_TASK PROMPT_
Give the data below again, word for word.

_PROVIDED RECORDS_
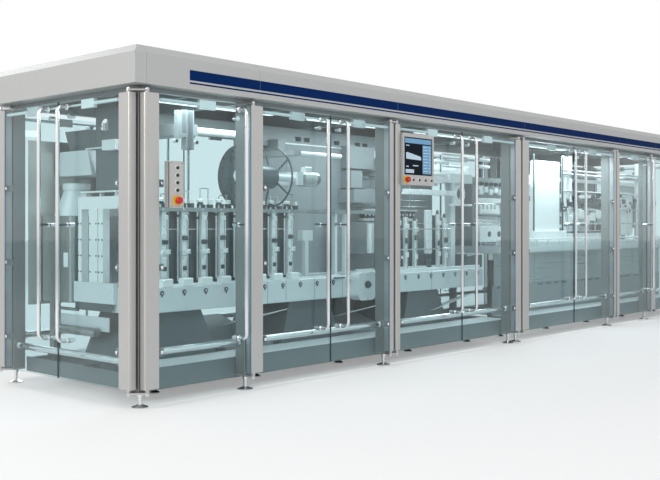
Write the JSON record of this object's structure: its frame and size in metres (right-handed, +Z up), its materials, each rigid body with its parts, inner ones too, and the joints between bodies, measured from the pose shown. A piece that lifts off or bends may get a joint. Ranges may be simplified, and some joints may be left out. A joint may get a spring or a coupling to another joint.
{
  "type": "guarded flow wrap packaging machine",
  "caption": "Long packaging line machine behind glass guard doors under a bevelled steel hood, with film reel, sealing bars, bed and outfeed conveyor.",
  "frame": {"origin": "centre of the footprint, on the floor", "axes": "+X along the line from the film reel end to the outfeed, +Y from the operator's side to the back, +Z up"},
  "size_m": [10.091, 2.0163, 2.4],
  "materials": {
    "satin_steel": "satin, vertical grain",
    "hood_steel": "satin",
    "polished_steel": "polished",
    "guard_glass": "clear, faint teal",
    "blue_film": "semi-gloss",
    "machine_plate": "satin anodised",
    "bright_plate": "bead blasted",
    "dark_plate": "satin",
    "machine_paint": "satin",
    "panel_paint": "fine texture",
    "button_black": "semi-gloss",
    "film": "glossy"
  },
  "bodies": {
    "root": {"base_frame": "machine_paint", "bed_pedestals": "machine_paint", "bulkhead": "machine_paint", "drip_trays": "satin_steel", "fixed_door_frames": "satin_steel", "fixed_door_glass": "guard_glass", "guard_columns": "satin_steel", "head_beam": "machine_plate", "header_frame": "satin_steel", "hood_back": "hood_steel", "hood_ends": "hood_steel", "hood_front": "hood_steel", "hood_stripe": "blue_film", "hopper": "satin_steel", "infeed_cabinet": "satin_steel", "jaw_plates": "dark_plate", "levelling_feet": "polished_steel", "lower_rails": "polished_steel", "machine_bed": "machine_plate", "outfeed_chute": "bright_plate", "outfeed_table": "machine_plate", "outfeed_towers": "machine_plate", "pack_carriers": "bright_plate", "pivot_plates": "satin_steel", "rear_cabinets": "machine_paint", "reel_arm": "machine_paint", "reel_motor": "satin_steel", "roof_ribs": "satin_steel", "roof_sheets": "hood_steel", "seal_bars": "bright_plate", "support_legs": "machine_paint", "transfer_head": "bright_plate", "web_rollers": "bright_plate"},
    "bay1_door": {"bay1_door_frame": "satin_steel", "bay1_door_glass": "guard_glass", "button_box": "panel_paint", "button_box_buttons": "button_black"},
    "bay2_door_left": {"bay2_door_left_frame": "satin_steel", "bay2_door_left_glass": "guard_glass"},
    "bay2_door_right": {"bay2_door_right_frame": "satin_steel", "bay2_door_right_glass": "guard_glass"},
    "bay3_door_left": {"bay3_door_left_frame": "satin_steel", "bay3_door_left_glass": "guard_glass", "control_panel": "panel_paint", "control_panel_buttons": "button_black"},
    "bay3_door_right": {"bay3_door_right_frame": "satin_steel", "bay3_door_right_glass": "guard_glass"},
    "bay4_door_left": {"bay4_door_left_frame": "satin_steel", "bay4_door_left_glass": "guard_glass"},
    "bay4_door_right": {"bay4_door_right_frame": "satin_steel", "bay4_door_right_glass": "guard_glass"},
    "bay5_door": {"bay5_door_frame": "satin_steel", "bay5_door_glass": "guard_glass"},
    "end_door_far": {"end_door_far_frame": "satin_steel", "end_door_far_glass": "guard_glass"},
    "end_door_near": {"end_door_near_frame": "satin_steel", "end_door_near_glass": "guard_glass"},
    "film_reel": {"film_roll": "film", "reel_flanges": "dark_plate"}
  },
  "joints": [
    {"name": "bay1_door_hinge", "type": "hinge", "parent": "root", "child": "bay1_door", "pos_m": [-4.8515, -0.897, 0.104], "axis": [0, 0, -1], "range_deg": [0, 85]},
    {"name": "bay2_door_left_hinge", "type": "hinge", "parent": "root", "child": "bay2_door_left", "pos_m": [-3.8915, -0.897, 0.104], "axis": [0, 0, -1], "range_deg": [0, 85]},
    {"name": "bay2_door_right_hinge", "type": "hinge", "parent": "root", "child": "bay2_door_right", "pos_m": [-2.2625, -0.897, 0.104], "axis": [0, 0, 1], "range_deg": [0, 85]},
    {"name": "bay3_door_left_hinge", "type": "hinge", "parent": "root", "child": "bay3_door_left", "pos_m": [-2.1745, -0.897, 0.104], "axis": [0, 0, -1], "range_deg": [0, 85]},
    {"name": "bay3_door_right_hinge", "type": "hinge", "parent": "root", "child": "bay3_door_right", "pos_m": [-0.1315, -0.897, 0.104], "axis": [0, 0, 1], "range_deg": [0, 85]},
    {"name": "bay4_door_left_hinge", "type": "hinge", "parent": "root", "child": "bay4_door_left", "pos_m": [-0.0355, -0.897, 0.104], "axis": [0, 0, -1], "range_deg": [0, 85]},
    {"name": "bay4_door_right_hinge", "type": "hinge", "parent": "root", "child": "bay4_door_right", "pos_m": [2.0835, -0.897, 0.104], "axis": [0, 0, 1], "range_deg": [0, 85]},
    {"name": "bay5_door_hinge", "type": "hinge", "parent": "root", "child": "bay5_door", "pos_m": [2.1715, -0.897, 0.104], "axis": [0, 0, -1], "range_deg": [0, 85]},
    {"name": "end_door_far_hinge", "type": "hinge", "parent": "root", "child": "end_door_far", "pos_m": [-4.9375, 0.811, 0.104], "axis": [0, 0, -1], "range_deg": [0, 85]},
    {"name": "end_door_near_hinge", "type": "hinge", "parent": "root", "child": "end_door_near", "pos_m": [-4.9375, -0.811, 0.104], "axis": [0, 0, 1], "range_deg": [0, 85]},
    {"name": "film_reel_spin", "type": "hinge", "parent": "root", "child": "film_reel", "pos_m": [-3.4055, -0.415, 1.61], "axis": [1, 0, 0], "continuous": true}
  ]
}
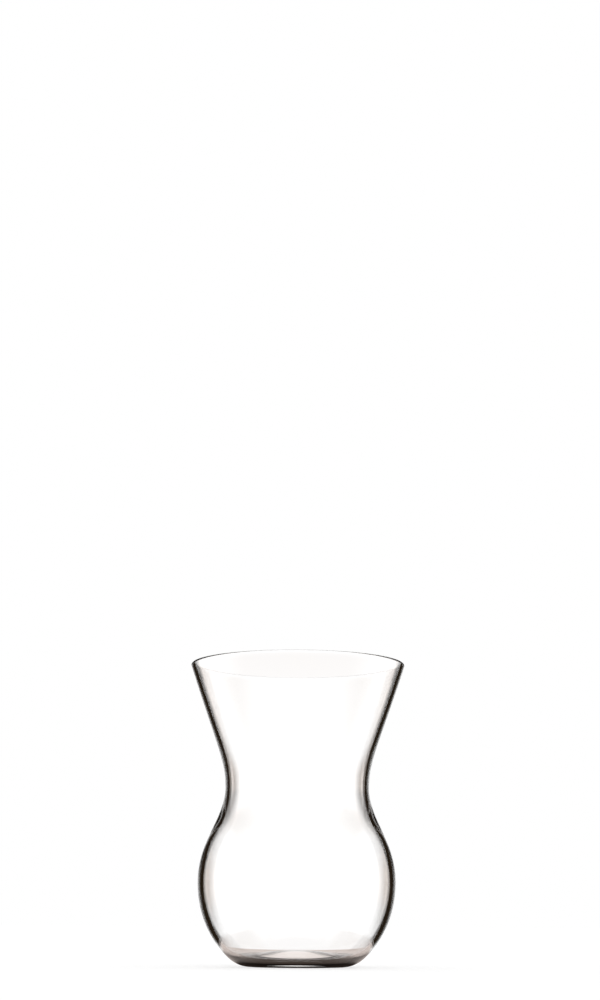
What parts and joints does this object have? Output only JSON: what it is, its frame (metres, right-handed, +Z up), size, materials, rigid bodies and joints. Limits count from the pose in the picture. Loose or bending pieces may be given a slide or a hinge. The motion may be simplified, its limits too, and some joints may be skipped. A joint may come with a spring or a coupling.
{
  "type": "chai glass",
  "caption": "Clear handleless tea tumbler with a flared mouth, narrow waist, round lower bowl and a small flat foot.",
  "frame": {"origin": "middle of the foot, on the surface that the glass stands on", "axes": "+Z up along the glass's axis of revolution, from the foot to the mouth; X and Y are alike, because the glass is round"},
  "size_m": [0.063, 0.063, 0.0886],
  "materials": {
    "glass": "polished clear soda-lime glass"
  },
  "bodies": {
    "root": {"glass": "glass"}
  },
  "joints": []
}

_RESULT BELOW_
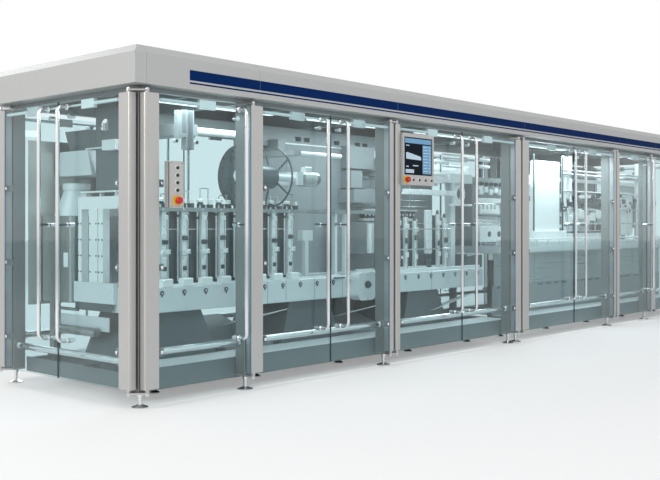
Write the JSON record of this object's structure: its frame and size in metres (right-handed, +Z up), its materials, each rigid body with its parts, inner ones too, and the joints between bodies, measured from the pose shown. A piece that lifts off or bends may get a joint. Ranges may be simplified, and some joints may be left out. A joint may get a spring or a coupling to another joint.
{
  "type": "guarded flow wrap packaging machine",
  "caption": "Long packaging line machine behind glass guard doors under a bevelled steel hood, with film reel, sealing bars, bed and outfeed conveyor.",
  "frame": {"origin": "centre of the footprint, on the floor", "axes": "+X along the line from the film reel end to the outfeed, +Y from the operator's side to the back, +Z up"},
  "size_m": [10.091, 2.0163, 2.4],
  "materials": {
    "satin_steel": "satin, vertical grain",
    "hood_steel": "satin",
    "polished_steel": "polished",
    "guard_glass": "clear, faint teal",
    "blue_film": "semi-gloss",
    "machine_plate": "satin anodised",
    "bright_plate": "bead blasted",
    "dark_plate": "satin",
    "machine_paint": "satin",
    "panel_paint": "fine texture",
    "button_black": "semi-gloss",
    "film": "glossy"
  },
  "bodies": {
    "root": {"base_frame": "machine_paint", "bed_pedestals": "machine_paint", "bulkhead": "machine_paint", "drip_trays": "satin_steel", "fixed_door_frames": "satin_steel", "fixed_door_glass": "guard_glass", "guard_columns": "satin_steel", "head_beam": "machine_plate", "header_frame": "satin_steel", "hood_back": "hood_steel", "hood_ends": "hood_steel", "hood_front": "hood_steel", "hood_stripe": "blue_film", "hopper": "satin_steel", "infeed_cabinet": "satin_steel", "jaw_plates": "dark_plate", "levelling_feet": "polished_steel", "lower_rails": "polished_steel", "machine_bed": "machine_plate", "outfeed_chute": "bright_plate", "outfeed_table": "machine_plate", "outfeed_towers": "machine_plate", "pack_carriers": "bright_plate", "pivot_plates": "satin_steel", "rear_cabinets": "machine_paint", "reel_arm": "machine_paint", "reel_motor": "satin_steel", "roof_ribs": "satin_steel", "roof_sheets": "hood_steel", "seal_bars": "bright_plate", "support_legs": "machine_paint", "transfer_head": "bright_plate", "web_rollers": "bright_plate"},
    "bay1_door": {"bay1_door_frame": "satin_steel", "bay1_door_glass": "guard_glass", "button_box": "panel_paint", "button_box_buttons": "button_black"},
    "bay2_door_left": {"bay2_door_left_frame": "satin_steel", "bay2_door_left_glass": "guard_glass"},
    "bay2_door_right": {"bay2_door_right_frame": "satin_steel", "bay2_door_right_glass": "guard_glass"},
    "bay3_door_left": {"bay3_door_left_frame": "satin_steel", "bay3_door_left_glass": "guard_glass", "control_panel": "panel_paint", "control_panel_buttons": "button_black"},
    "bay3_door_right": {"bay3_door_right_frame": "satin_steel", "bay3_door_right_glass": "guard_glass"},
    "bay4_door_left": {"bay4_door_left_frame": "satin_steel", "bay4_door_left_glass": "guard_glass"},
    "bay4_door_right": {"bay4_door_right_frame": "satin_steel", "bay4_door_right_glass": "guard_glass"},
    "bay5_door": {"bay5_door_frame": "satin_steel", "bay5_door_glass": "guard_glass"},
    "end_door_far": {"end_door_far_frame": "satin_steel", "end_door_far_glass": "guard_glass"},
    "end_door_near": {"end_door_near_frame": "satin_steel", "end_door_near_glass": "guard_glass"},
    "film_reel": {"film_roll": "film", "reel_flanges": "dark_plate"}
  },
  "joints": [
    {"name": "bay1_door_hinge", "type": "hinge", "parent": "root", "child": "bay1_door", "pos_m": [-4.8515, -0.897, 0.104], "axis": [0, 0, -1], "range_deg": [0, 85]},
    {"name": "bay2_door_left_hinge", "type": "hinge", "parent": "root", "child": "bay2_door_left", "pos_m": [-3.8915, -0.897, 0.104], "axis": [0, 0, -1], "range_deg": [0, 85]},
    {"name": "bay2_door_right_hinge", "type": "hinge", "parent": "root", "child": "bay2_door_right", "pos_m": [-2.2625, -0.897, 0.104], "axis": [0, 0, 1], "range_deg": [0, 85]},
    {"name": "bay3_door_left_hinge", "type": "hinge", "parent": "root", "child": "bay3_door_left", "pos_m": [-2.1745, -0.897, 0.104], "axis": [0, 0, -1], "range_deg": [0, 85]},
    {"name": "bay3_door_right_hinge", "type": "hinge", "parent": "root", "child": "bay3_door_right", "pos_m": [-0.1315, -0.897, 0.104], "axis": [0, 0, 1], "range_deg": [0, 85]},
    {"name": "bay4_door_left_hinge", "type": "hinge", "parent": "root", "child": "bay4_door_left", "pos_m": [-0.0355, -0.897, 0.104], "axis": [0, 0, -1], "range_deg": [0, 85]},
    {"name": "bay4_door_right_hinge", "type": "hinge", "parent": "root", "child": "bay4_door_right", "pos_m": [2.0835, -0.897, 0.104], "axis": [0, 0, 1], "range_deg": [0, 85]},
    {"name": "bay5_door_hinge", "type": "hinge", "parent": "root", "child": "bay5_door", "pos_m": [2.1715, -0.897, 0.104], "axis": [0, 0, -1], "range_deg": [0, 85]},
    {"name": "end_door_far_hinge", "type": "hinge", "parent": "root", "child": "end_door_far", "pos_m": [-4.9375, 0.811, 0.104], "axis": [0, 0, -1], "range_deg": [0, 85]},
    {"name": "end_door_near_hinge", "type": "hinge", "parent": "root", "child": "end_door_near", "pos_m": [-4.9375, -0.811, 0.104], "axis": [0, 0, 1], "range_deg": [0, 85]},
    {"name": "film_reel_spin", "type": "hinge", "parent": "root", "child": "film_reel", "pos_m": [-3.4055, -0.415, 1.61], "axis": [1, 0, 0], "continuous": true}
  ]
}
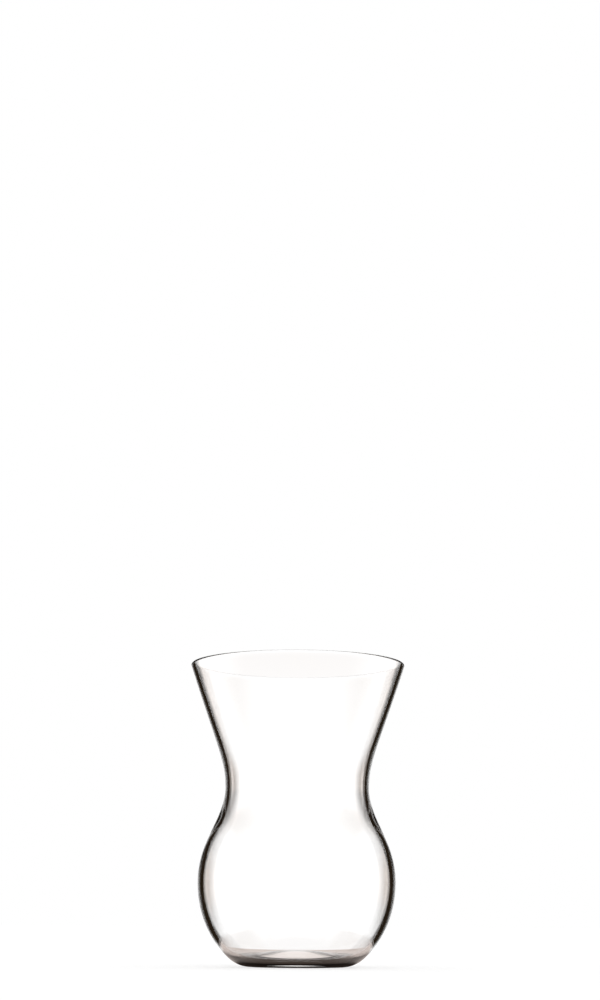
What parts and joints does this object have? Output only JSON: what it is, its frame (metres, right-handed, +Z up), size, materials, rigid bodies and joints. Limits count from the pose in the picture. Loose or bending pieces may be given a slide or a hinge. The motion may be simplified, its limits too, and some joints may be skipped. A joint may come with a spring or a coupling.
{
  "type": "chai glass",
  "caption": "Clear handleless tea tumbler with a flared mouth, narrow waist, round lower bowl and a small flat foot.",
  "frame": {"origin": "middle of the foot, on the surface that the glass stands on", "axes": "+Z up along the glass's axis of revolution, from the foot to the mouth; X and Y are alike, because the glass is round"},
  "size_m": [0.063, 0.063, 0.0886],
  "materials": {
    "glass": "polished clear soda-lime glass"
  },
  "bodies": {
    "root": {"glass": "glass"}
  },
  "joints": []
}